- Dataset extract:
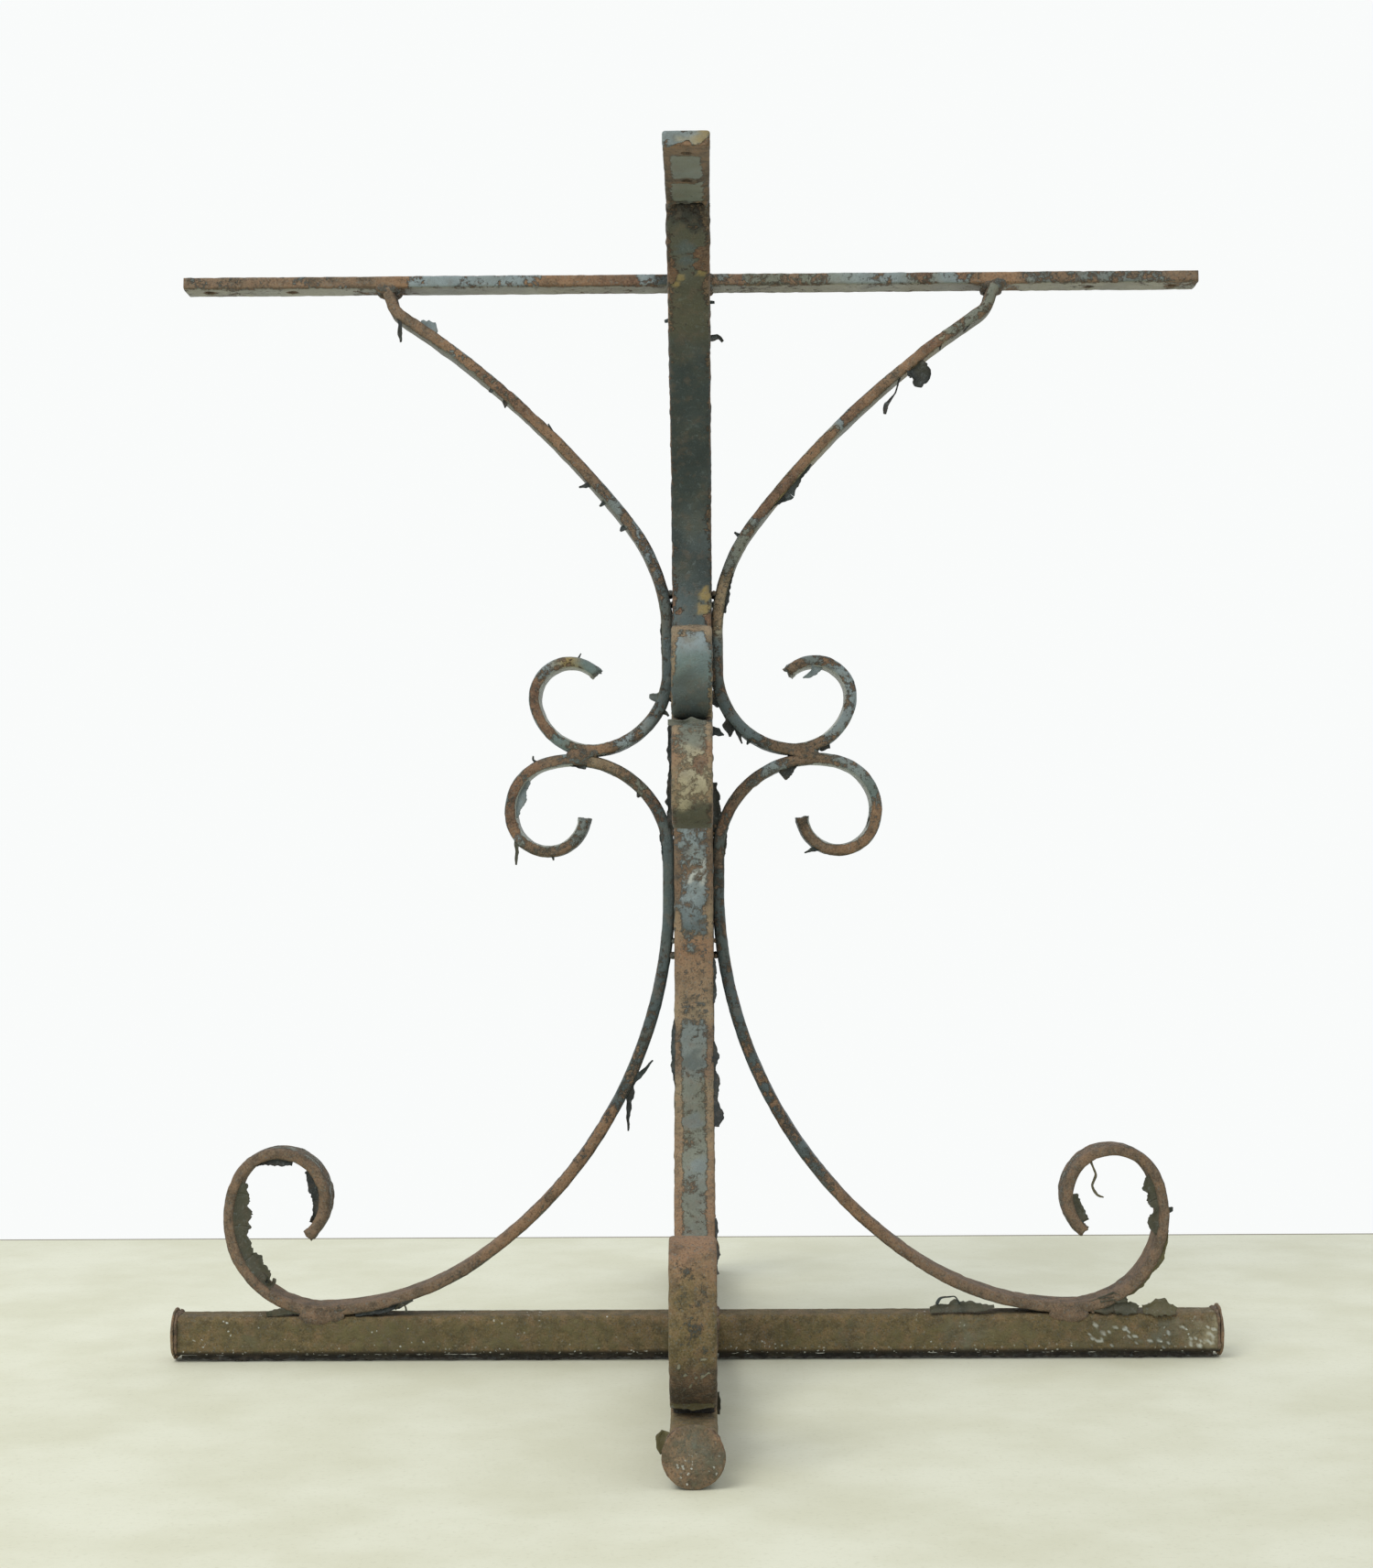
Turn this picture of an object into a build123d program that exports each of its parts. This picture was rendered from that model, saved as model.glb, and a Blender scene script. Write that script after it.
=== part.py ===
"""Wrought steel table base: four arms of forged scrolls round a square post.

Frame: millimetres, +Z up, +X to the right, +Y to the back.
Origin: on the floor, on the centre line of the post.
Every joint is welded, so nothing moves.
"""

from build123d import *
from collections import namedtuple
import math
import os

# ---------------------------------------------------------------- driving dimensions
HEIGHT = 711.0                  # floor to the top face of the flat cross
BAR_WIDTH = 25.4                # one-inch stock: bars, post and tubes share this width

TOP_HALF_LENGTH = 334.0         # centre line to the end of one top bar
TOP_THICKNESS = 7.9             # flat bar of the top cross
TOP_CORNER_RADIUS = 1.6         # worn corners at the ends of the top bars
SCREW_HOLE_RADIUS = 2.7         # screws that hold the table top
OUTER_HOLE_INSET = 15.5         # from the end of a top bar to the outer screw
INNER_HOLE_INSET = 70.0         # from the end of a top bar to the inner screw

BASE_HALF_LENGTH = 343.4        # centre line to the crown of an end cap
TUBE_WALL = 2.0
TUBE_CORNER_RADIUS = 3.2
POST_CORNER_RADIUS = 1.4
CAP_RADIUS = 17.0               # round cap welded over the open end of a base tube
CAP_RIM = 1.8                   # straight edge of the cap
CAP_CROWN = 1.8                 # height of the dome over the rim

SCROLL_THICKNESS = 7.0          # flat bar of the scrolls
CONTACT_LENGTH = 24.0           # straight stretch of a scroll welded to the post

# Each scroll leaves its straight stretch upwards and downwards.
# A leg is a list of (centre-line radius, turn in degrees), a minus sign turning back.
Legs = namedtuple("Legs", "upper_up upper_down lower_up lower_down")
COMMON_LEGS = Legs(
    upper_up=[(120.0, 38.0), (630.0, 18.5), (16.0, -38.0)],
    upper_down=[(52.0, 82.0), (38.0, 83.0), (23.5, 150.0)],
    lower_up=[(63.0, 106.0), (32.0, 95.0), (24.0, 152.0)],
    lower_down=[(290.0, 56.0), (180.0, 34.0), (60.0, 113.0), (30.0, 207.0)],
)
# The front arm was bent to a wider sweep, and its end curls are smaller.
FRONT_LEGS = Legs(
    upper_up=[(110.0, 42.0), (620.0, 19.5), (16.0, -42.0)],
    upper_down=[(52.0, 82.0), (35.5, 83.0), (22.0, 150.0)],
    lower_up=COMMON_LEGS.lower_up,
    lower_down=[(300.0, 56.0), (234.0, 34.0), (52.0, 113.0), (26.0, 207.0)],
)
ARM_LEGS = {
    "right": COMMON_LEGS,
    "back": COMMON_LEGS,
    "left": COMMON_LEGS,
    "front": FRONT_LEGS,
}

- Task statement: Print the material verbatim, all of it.

- Completed task:
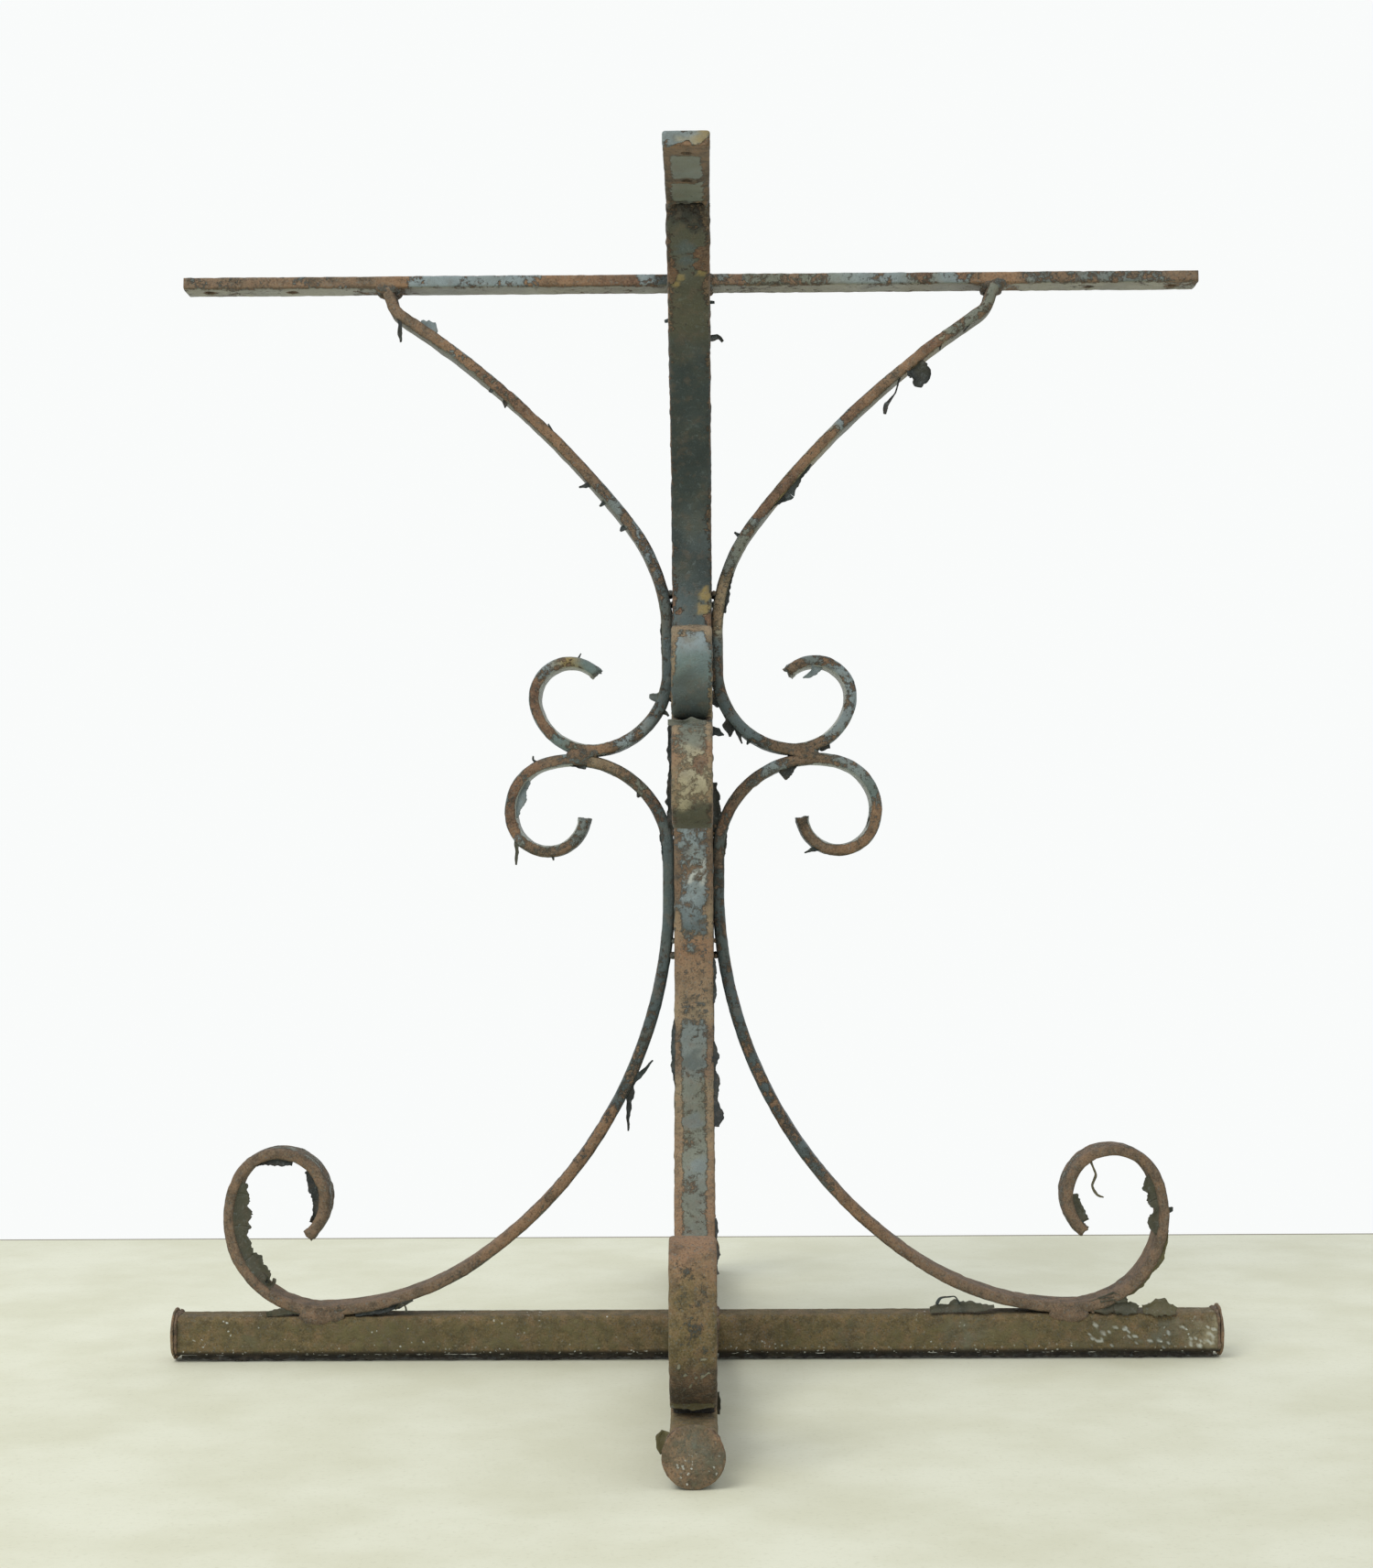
Turn this picture of an object into a build123d program that exports each of its parts. This picture was rendered from that model, saved as model.glb, and a Blender scene script. Write that script after it.
=== part.py ===
"""Wrought steel table base: four arms of forged scrolls round a square post.

Frame: millimetres, +Z up, +X to the right, +Y to the back.
Origin: on the floor, on the centre line of the post.
Every joint is welded, so nothing moves.
"""

from build123d import *
from collections import namedtuple
import math
import os

# ---------------------------------------------------------------- driving dimensions
HEIGHT = 711.0                  # floor to the top face of the flat cross
BAR_WIDTH = 25.4                # one-inch stock: bars, post and tubes share this width

TOP_HALF_LENGTH = 334.0         # centre line to the end of one top bar
TOP_THICKNESS = 7.9             # flat bar of the top cross
TOP_CORNER_RADIUS = 1.6         # worn corners at the ends of the top bars
SCREW_HOLE_RADIUS = 2.7         # screws that hold the table top
OUTER_HOLE_INSET = 15.5         # from the end of a top bar to the outer screw
INNER_HOLE_INSET = 70.0         # from the end of a top bar to the inner screw

BASE_HALF_LENGTH = 343.4        # centre line to the crown of an end cap
TUBE_WALL = 2.0
TUBE_CORNER_RADIUS = 3.2
POST_CORNER_RADIUS = 1.4
CAP_RADIUS = 17.0               # round cap welded over the open end of a base tube
CAP_RIM = 1.8                   # straight edge of the cap
CAP_CROWN = 1.8                 # height of the dome over the rim

SCROLL_THICKNESS = 7.0          # flat bar of the scrolls
CONTACT_LENGTH = 24.0           # straight stretch of a scroll welded to the post

# Each scroll leaves its straight stretch upwards and downwards.
# A leg is a list of (centre-line radius, turn in degrees), a minus sign turning back.
Legs = namedtuple("Legs", "upper_up upper_down lower_up lower_down")
COMMON_LEGS = Legs(
    upper_up=[(120.0, 38.0), (630.0, 18.5), (16.0, -38.0)],
    upper_down=[(52.0, 82.0), (38.0, 83.0), (23.5, 150.0)],
    lower_up=[(63.0, 106.0), (32.0, 95.0), (24.0, 152.0)],
    lower_down=[(290.0, 56.0), (180.0, 34.0), (60.0, 113.0), (30.0, 207.0)],
)
# The front arm was bent to a wider sweep, and its end curls are smaller.
FRONT_LEGS = Legs(
    upper_up=[(110.0, 42.0), (620.0, 19.5), (16.0, -42.0)],
    upper_down=[(52.0, 82.0), (35.5, 83.0), (22.0, 150.0)],
    lower_up=COMMON_LEGS.lower_up,
    lower_down=[(300.0, 56.0), (234.0, 34.0), (52.0, 113.0), (26.0, 207.0)],
)
ARM_LEGS = {
    "right": COMMON_LEGS,
    "back": COMMON_LEGS,
    "left": COMMON_LEGS,
    "front": FRONT_LEGS,
}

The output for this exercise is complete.